Conor McGregor had promised that the fight against Floyd Mayweather would be over inside four rounds, and in the end he was half-right. It went all the way to the 10th, but by the end of the fourth it was plain what the outcome was going to be.
The first round had offered the surreal prospect that McGregor might actually be about to pull off one of the most stunning upsets in the history of boxing. He dominated a curiously subdued Mayweather, at one point catching him with a left uppercut that brought roars from the largely pro-McGregor crowd.
All the judges gave that first round to McGregor, and he stayed strong through the second and third, with Mayweather looking timid and his fans beginning to wonder if their man was ever going to show up.
But then in the fourth, two things changed. Through the opening rounds McGregor had been pawing at Mayweather with his right hand, measuring the distance, but that glove dropping lower was the first sign that he was starting to lose energy. This was Mayweather’s cue to increase the tempo. Once the American had taken control, McGregor would never look capable of seizing it back.
Later, Mayweather would explain the gameplan he had devised with his father, Floyd Sr. “We said, let him hit heavy shots in the beginning, take him down the stretch, and do what we do best. Let him shoot his load, keep switching, shoot hard shots to the body, break him down. Get him to the sixth, the seventh. He lasted a little longer than I expected.”
The statistics backed up the impression that McGregor’s initial dominance had been an illusion: Mayweather had been toying with him. In the first round he’d thrown just six punches – compared to a career average of 39 – and over the first three rounds he threw just 28. He shifted from the sizing-up phase into the attack phase in the fourth round, with 31 attempted punches. From then on it was simply a question of how long McGregor could last.
The ringside crowd were on their feet in the sixth expecting a knockout, but McGregor clung on through seven and eight, before beginning the ninth round with an intense flurry of punches that left him utterly exhausted. Mayweather could not find the finish in nine, but early in the 10th he rocked McGregor with a sweat-sprayer of a right hand, and followed up with a series of remorseless precision shots, until referee Robert Byrd decided he had seen enough.
Interviewed in the ring immediately after the fight, McGregor complained that Byrd had stopped it too early. “It was just fatigue. Let me wobble back to my corner. Let me try to compose myself. You’ve got to put me out.”
As Mayweather would point out: “No. The referee is thinking about your future. The referee was saving you. He’s not saving me.” The truth was that Byrd only stepped in after watching McGregor absorb a barrage of unanswered punches that left him jelly-legged and listing like a sinking ship. The fans standing up at ringside with their phones raised to film the endgame might have liked to see Mayweather knock him unconscious, but they’re not the ones who have to use McGregor’s brain for the rest of their lives.
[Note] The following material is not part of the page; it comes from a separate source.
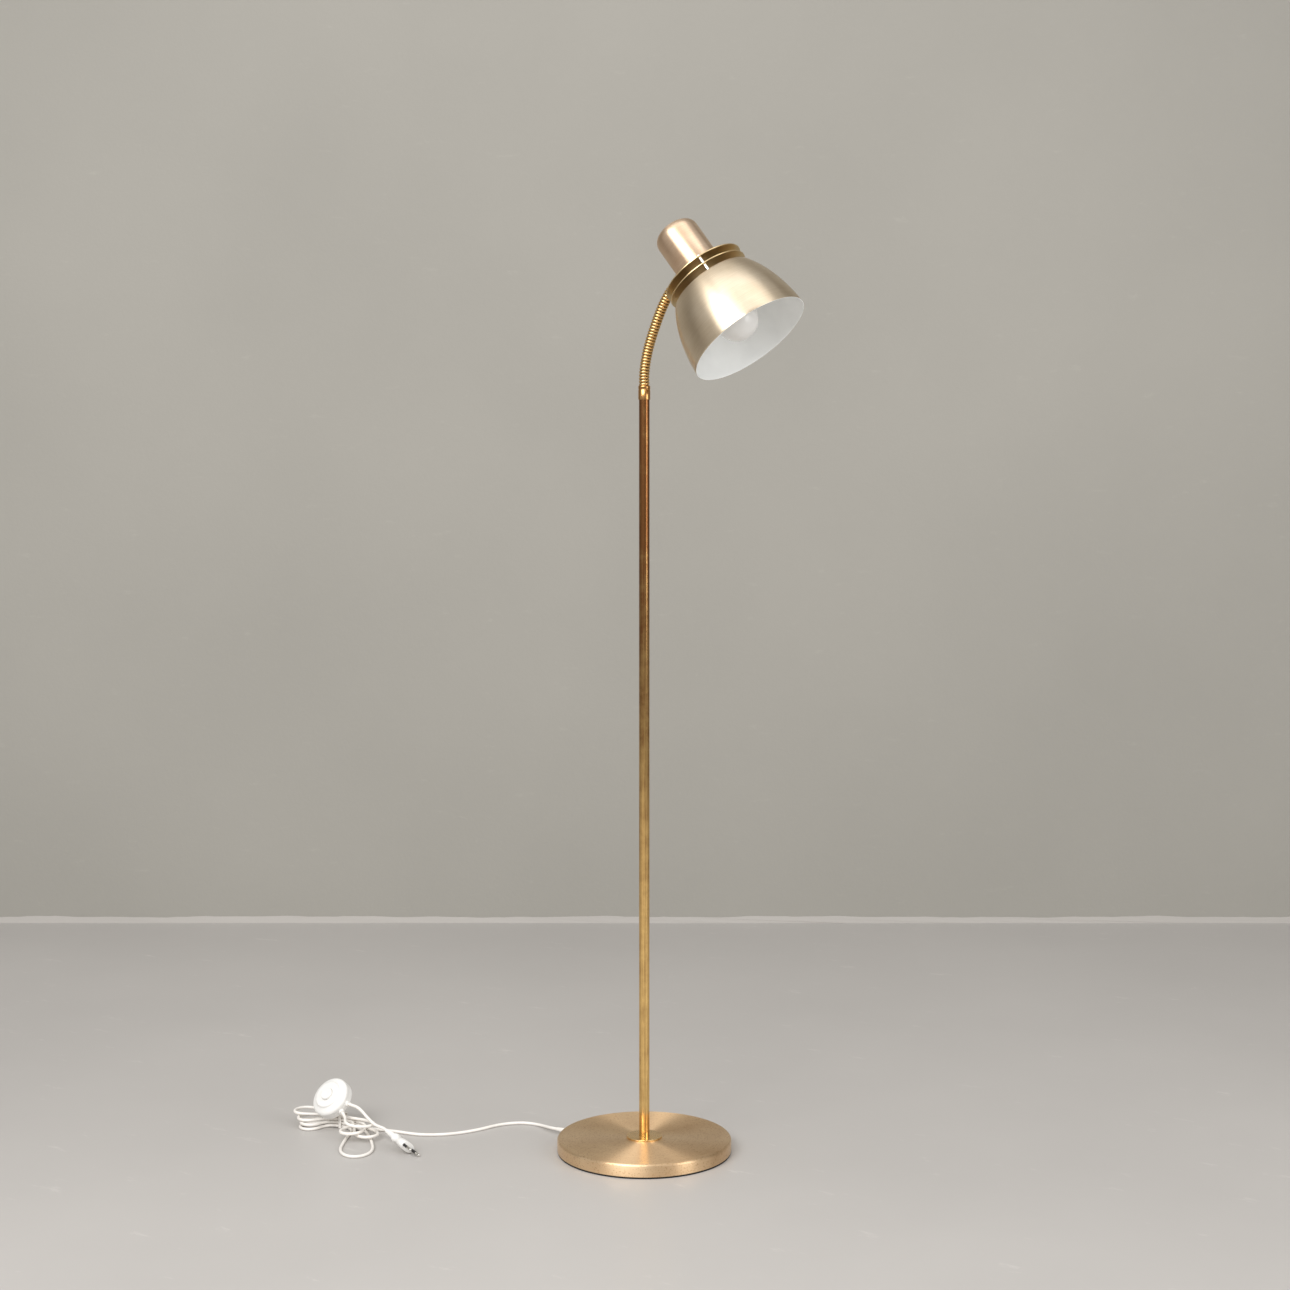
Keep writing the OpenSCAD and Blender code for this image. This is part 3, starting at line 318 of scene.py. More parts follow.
def evenLine(points, step):  # a smooth line through the points, as points at even distances on it
    dense = []
    last = len(points) - 1
    for i in range(last):
        a, b, c, d = (points[max(0, min(last, i + k))] for k in (-1, 0, 1, 2))
        before, here, after = (math.sqrt((q - p).length) or 1 for p, q in ((a, b), (b, c), (c, d)))
        leave = arrive = c - b
        if i:
            leave = here * ((b - a) / before - (c - a) / (before + here) + (c - b) / here)
        if i < last - 1:
            arrive = here * ((c - b) / here - (d - b) / (here + after) + (d - c) / after)
        for n in range(8):
            t = n / 8
            dense.append((2 * t ** 3 - 3 * t * t + 1) * b + (t ** 3 - 2 * t * t + t) * leave
                         + (3 * t * t - 2 * t ** 3) * c + (t ** 3 - t * t) * arrive)
    dense.append(points[-1])
    lengths = [0.0]
    for a, b in zip(dense, dense[1:]):
        lengths.append(lengths[-1] + (b - a).length)
    count = round(lengths[-1] / step)
    even, j = [], 0
    for i in range(count + 1):
        s = lengths[-1] * i / count
        while j < len(dense) - 2 and lengths[j + 1] < s:
            j += 1
        share = min(1, (s - lengths[j]) / (lengths[j + 1] - lengths[j]))
        even.append(dense[j].lerp(dense[j + 1], share))
    return even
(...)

Showered and suited an hour after the fight, McGregor conceded that the referee had done a good job. He was still insisting that his wobbly legs had owed more to fatigue than the beginnings of a concussive stupor – “I was just bolloxed, as we say in Ireland” – but he took the defeat graciously. “It was an honour to share the ring with Floyd. He’s not 50 and 0 for no reason. I’ve got to give him respect. Fair play to him.”
In fact, McGregor was more than gracious. He was almost ebullient, waving a glass of his soon-to-be-launched whiskey brand and talking about his imminent trip to Ibiza for a friend’s wedding.
And if he seemed a touch more euphoric than beaten boxers generally are, you could understand why. He had faced one of the greats and avoided total humiliation, he had escaped without serious injury, and his earnings, once his cut of the pay-per-view, gate receipts, and merchandise sales is added to the guaranteed $30 million purse, could total around $100 million, making this by far the most lucrative debut in professional boxing history.
He didn’t quite get to the top of the world, but from where he’s standing the view doesn’t look too bad.